L’ULTIMO BICCHIERE
Alcol e letteratura, una fatale ma fruttuosa attrazione reciproca. Come dimostrano sei maestri d’America
Un’arma (puntata contro cosa?). Uno stabilizzatore (di quale eccessiva intensità?). Un sedativo (per quale ingestibile stress?).
Che cos’è l’alcol e cosa fa agli scrittori? Perché è un fatto: alcol e letteratura hanno un’attrazione fatale reciproca. Olivia Laing, che è una delle autrici inglesi da tenere d’occhio (suo è Città sola, interessante reportage narrativo da wanderer sulle sue camminate a New York), voleva capire perché gli scrittori bevono e, soprattutto, quell’alone lasciato dal bicchiere sulle loro pagine (per Fitzgerald, i racconti scritti da sobrio erano «tutti ragionati, non sentiti»). Il motivo? Tutto personale. Scrive Laing: «Son cresciuta io stessa in una famiglia di alcolisti. Tra gli otto e gli undici anni ho vissuto in una casa che era sotto il dominio dell’alcol».

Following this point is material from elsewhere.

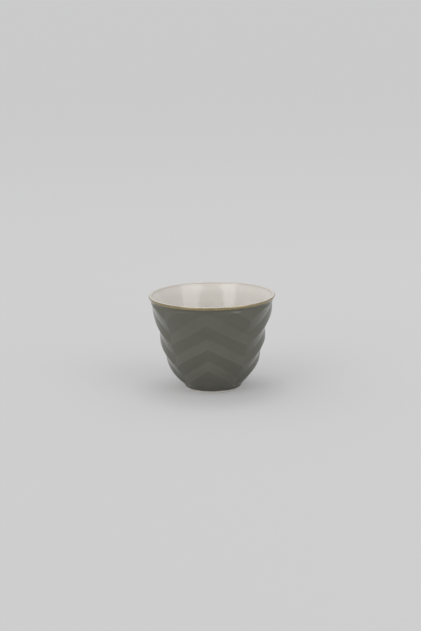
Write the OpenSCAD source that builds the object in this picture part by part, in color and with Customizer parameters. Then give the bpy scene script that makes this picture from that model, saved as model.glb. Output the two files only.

Così ne ha scelti sei, tutti americani – Raymond Carver, John Cheever, Ernest Hemingway, Francis Scott Fitzgerald, John Berryman e Tennessee Williams – ed è partita per una via crucis lungo le stazioni delle loro fasi alcoliche. Il risultato è un libro bellissimo, Viaggio a Echo Spring (Il Saggiatore, pagg. 320, € 24; trad. F. Mastruzzo e A. Pugliese), che usa la dipendenza per raccontarne le vite (straordinariamente uguali alle nostre) e i libri (quelli, sì, rasentano il celestiale), in un’opera dove il tempo scorre come gin in un bicchiere, proprio come in un racconto di Cheever, il «mini Cechov dei sobborghi».
Destinazione finale è Echo Spring, che non è un luogo fisico, ma il soprannome (preso dalla Gatta sul tetto che scotta di Williams) dato al mobiletto degli alcolici.